Showing the Power of Molecular Self-Tracking
Michael Snyder knows his body better than anyone in history.

For two-and-a-half years, he’s had regular blood samples drawn, and tracked the ebb and flow of 40,000 different molecules within his cells, from hormones to blood sugar, to the proteins of the immune system and mutated genes. Snyder also watched as his genetic vulnerability to diabetes turned into actual disease.
In a paper published today in the journal Cell, Snyder, a genetics professor at Stanford University, and his collaborators recount 14 months of living a Truman Show kind of life, but with a microscope instead of a television camera. His story marks the first time anyone’s physiology has ever been followed this closely, and portends the future of personalized medicine, according to Snyder and others.
“This article reminds us that the future is now,” says Charis Eng, a professor of genomic medicine at the Cleveland Clinic. “I think we’re heading in this direction, and I think we must prepare in every way, not just scientifically, not just medically, but as a society—[considering] all the ethical, moral, and regulatory issues.”

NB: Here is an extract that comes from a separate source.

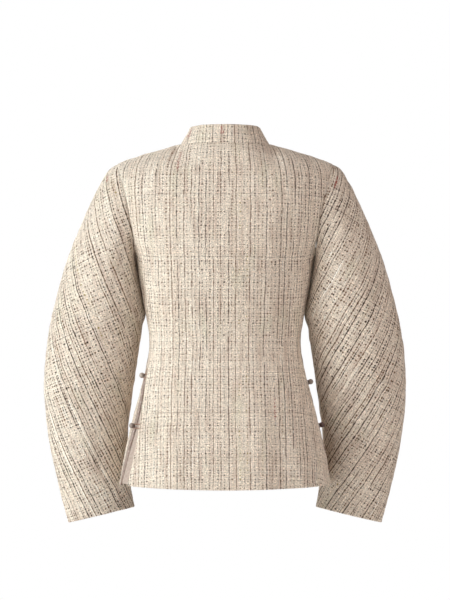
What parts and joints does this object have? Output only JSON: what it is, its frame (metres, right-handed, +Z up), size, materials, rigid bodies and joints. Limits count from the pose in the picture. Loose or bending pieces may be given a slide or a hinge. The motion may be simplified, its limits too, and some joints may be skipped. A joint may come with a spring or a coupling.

The cost of providing such analysis—genomics, metabolomics, proteomics, and transcriptomics, along with immune system measures—was significant. Snyder, who is also director of the Center for Genomics and Personalized Medicine at Stanford, says it cost about $2,500 to collect molecular data from each blood sample, not counting the price of analyzing it or the millions of dollars in setup costs to purchase equipment.
Snyder, however, predicts the costs of such studies could drop dramatically, and become a common part of medicine. “In my case, it potentially saved a lot of damage,” he says.
During the course of the study, Snyder had his genome sequenced. The DNA testing suggested he was at risk for type 2 diabetes. Although his doctors didn’t see any outward signs that he might be developing the condition, his self-testing revealed early signs. He later developed the disease.
After being diagnosed, Snyder cleaned up his diet and stepped up his exercise routine, losing weight and bringing markers of the disease back under control.
A close reading of his body’s data suggested to Snyder that his diabetes could have been triggered by a “pretty nasty cold” that forced him to skip work for a few days.
Betul Hatipoglu, an endocrinologist at the Cleveland Clinic, doesn’t think any specific virus caused Snyder’s diabetes. But she says the coincident timing supports the idea that stress can unmask underlying vulnerabilities. “It could have been any other kind of stress that turned on that event,” she says. “If you carry these genes, a big stress like a huge car accident could turn that on. The body uses many pathways to respond to stress.”
Eng, the geneticist, agrees that the power of this kind of multilayer analysis is the insight it offers into gene-environment interactions—how the environment “talks” to DNA. “It was caught in the act by modern technology,” she says.
The challenge for expanding this kind of analysis beyond the lab, Eng says, will be finding people who can interpret all this physiologic data and make it meaningful. Data analyzed incorrectly could be dangerous, she says; data presented badly could stoke unnecessary fears. “The people who are very facile at interpreting [information] to the patient are very few and far between.”
Snyder admits that integrating 40,000 pieces of data collected over irregular periods “wasn’t so trivial,” which is why he and his collaborators hope to narrow the data down to the most telling markers. His next research goal, he says, is to do a similar long-term analysis of 250 people who are at elevated risk for diabetes, so he can watch the disease develop.
He is also doing preliminary research on people with other common diseases, such as asthma, and with complex disorders like schizophrenia and autism. He wants to add measures that can detect changes related to aging and environmental exposure to toxins.
Eventually, Synder says, he hopes people can analyze a full range of molecular information at birth and then again every six months to catch medical warning flags and make lifestyle or medication changes before problems develop.